By saying not only "I don't naturally enjoy dancing" but "It is impossible for me to enjoy dancing;" you're revealing a problem with dating you.

In Xenophon (iirc, it might have been somewhere in Plato, it's been a while) Socrates considered dancing the best preparation for war, and advised it over boxing/wrestling which he thought made men too bulky and hungry to make good soldiers.

Tangent but, I am quite suspicious of ideas that fit into the;

"{Unrelated activity} is actually better for preparing for {activity} than {related activity} because {philosophical reasons}" mold.

And I am suspicious of it because I am actually quite good (99.99 percentile) in a specific game and I got good by grinding at that game relentlessly. And every other person who was good at that game did the same, they grinned on that game for 12 hours a day. And this is what almost literally every other person good at the game does.

It's not that the idea is without merit. It's quite idealistic and romantic that the best warrior is actually the best dancer. My (experienced) priors say otherwise, that is all. Were any of the potential philosophers who might have made that quote actually good generals?
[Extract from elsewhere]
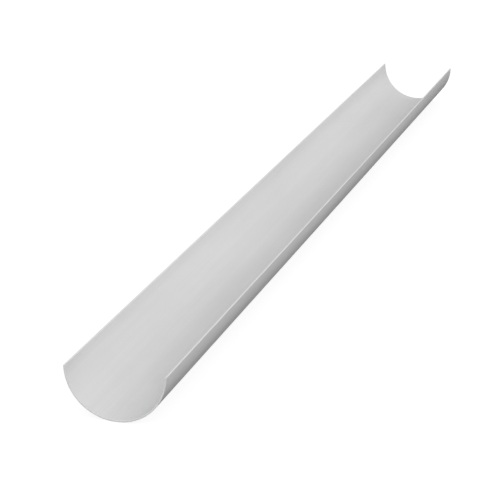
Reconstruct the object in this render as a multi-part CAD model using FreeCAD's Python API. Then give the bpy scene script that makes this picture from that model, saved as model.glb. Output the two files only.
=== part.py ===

And said advice does apply to beginners who lack lack some kind of intuition that can be trained easier in some other sort of activity. But I don't think it applies to people who are actually good at what they do. A fighter might benefit from studying a different martial art than the one he knows, but he damn well won't become a better fighter because he knows how dance.. How different of an activity dancing is from fighting is up for debate. But you get my point.


By saying not only "I don't naturally enjoy dancing" but "It is impossible for me to enjoy dancing;" you're revealing a problem with dating you.

Fair enough!

And I am suspicious of it because I am actually quite good (99.99 percentile) in a specific game and I got good by grinding at that game relentlessly. And every other person who was good at that game did the same, they grinned on that game for 12 hours a day. And this is what almost literally every other person good at the game does.

Unfortunately with war, especially in ancient times, you can't just 'grind' your way to victory. Sure you can practice sword fighting etc, but the ancient Greek city-states especially knew that those types of practices were nothing similar to the actual brutal reality of war.

A fighter might benefit from studying a different martial art than the one he knows, but he damn well won't become a better fighter because he knows how dance.. How different of an activity dancing is from fighting is up for debate.

Dancing can give you quite a few important skills when it comes to the ancient style of fighting. You have to learn to keep a solid center of gravity and understanding of where you need to step to contort your body in certain ways. This could directly translate to if you need to move quickly or get knocked off balance in a battle, and is not easy to simulate in sparring

You also have to learn what's called 'floorcraft,' or situational awareness of where people are around you to avoid bumping into them. Again something that isn't obvious when sparring or necessarily easy to recreate in a sparring environment.